Trope Thursdays: A monthly feature where I look at various reading tropes. Each month I will pick a trope and examine all aspects of it. I’ll discuss the classic features of the trope, what I love (or hate) about it and share some books that use the trope in their plots.
So I haven’t been the most proactive about getting these posts out on a monthly basis but that’s ok! I’m back this month with a new trope!
I dunno how I came up with this trope but it was on my list of topics for the year. I think as a society we have this fascination with the law and the people who break it. You see it everywhere from court trials of infamous cases to fictional TV shows based on crimes (Criminal Minds, Law and Order, CSI) to the people/families who commit the crimes (Sons of Anarchy, The Sopranos). I know I’m a sucker for a good “crime family” story and I’ll explain why below.
October’s Trope: Crime Families
A crime family is a unit of an organized crime syndicate, particularly the Mafia (both in Sicily and in the United States), often operating within a specific geographic territory. In its strictest sense, a family (or clan) is a criminal gang, operating either on a unitary basis or as an organized collection of smaller gangs (e.g., cells, factions, crews, etc.). In turn, a family can be a sole “enterprise”, or part of a larger syndicate or cartel.
~Wikipedia (“Crime Family“)
For the sake of this post, I’m sticking with books or series that involve families that perform syndicated crime. I’m not focusing on characters that have had run-ins with the law or simply have a criminal past. I’m focusing on books that have organized groups that perform crimes.
- Dark love
- Possibility for Forbidden/Taboo Love
- Motorcycle Clubs
- Debts to be Paid
What I Like About The “Crime Families” Trope:
I love books that have me on the edge of my seat and I find books that centre around crime families have that suspense to them. You never know who to trust; there’s always the risk of mortal danger; and the stakes always seem to be higher. It makes for a thrilling read.
I’m a sucker for a good villain and I find your crime family stories supply some truly evil and despicable bad guys.
I also like the aspect of family and loyalty to that family. Some of these families can be so dysfunctional that they work so it’s a neat aspect to watch unfold. They say blood is thicker than water and I think that always rings true in novels that focus around crime families.

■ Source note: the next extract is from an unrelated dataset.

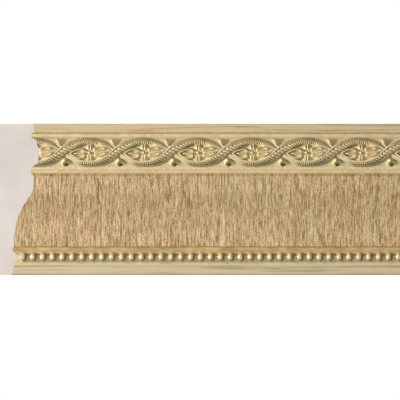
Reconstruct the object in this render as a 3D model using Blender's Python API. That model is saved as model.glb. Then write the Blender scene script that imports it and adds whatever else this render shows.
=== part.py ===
"""Cornice moulding with a guilloche frieze and a row of beads, cut to a short length.

The moulding is one solid with a flat back. x runs along the length, u is the distance out from
the wall and v runs up the face from its bottom edge. The back lies on the wall (the plane y = 0)
with the face towards -Y, and the top meets the ceiling. The origin is the middle of the back.
All sizes are in metres.
"""

import math

import bpy
import numpy as np

# Driving dimensions of the whole moulding
LENGTH = 0.320
FACE_WIDTH = 0.120

# Foot band and the sloping bed that carries the beads
FOOT_BOTTOM_U = 0.0100
FOOT_TOP = (0.0115, 0.0078)
BED_PEAK = (0.0161, 0.0149)
BED_RADIUS = 0.0022

# Flat strip sunk between the beads and the ogee
STRIP_U = 0.0107
STRIP_V = (0.0187, 0.0215)

# Ogee: a long hollow that runs up into a tighter belly
OGEE_FOOT = (0.0115, 0.0222)
HOLLOW_V = 0.0254
HOLLOW_RADIUS = 0.0607
BELLY_RADIUS = 0.0160
OGEE_TURN = math.radians(37.7)
OGEE_TOP_V = 0.0788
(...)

What I Dislike About The “Crime Families” Trope:
I sometimes find that the books can go too far with the “shock factor” and things seem out of hand. Then that just makes the whole plot seem ridiculous.
While I do enjoy the occasional dark romance, I sometimes find romances in crime family stories really straddle that line of toxic and unhealthy. Yes, fiction is fiction but I don’t overly enjoy how normalized and romanticized some of these toxic relationships get in these books.
Books that Use the “Crime Families” Trope Well:
Perhaps one of the darkest novels I’ve ever read, I loved this serialized series for many reasons. A kick-butt heroine bent on revenge, a passionate romance and some pretty dire circumstances, this novel will keep you on your toes! It’s the darker side of a motorcycle club.
>>Series Review: Gypsy Brothers
This series is all about family and the loyalty you feel to that family (or maybe why you don’t). There’s just so many layers to this series and it provides ample character development throughout. Add to it an overarching plot with the motorcycle club and you’ve got yourself one wild ride.
>>Series Review: Thunder Road
Others: Son of the Mob | Heist Society
Books that Didn’t Use the “Crime Families” Trope Well:
This series is here for two reasons: 1) the somewhat abusive romance and 2) the boring leads. Sometimes I thought these two had great chemistry and then our “hero” would “show his dominance” and it just turned me off immediately. It was cringe-worthy–even though I had prepared myself for the darker romance.
>>Series Review: Kingpin Love Affair
“You know when teenagers attempt to act like adults and it just makes everything a little awkward? That’s what the plot is in this story.”
Everything here is super over dramatic thanks to the young ages of the cast. It just pushed the drama and the like over the top and made everything seem unbelievable. I think if this was a New Adult Series with older leads, it would have been better. This was definitely a guilty pleasure read for me because it’s like a bad, cheesy TV show.
>>Series Review: Made Men
Do you enjoy books with the “Crime Families” Trope?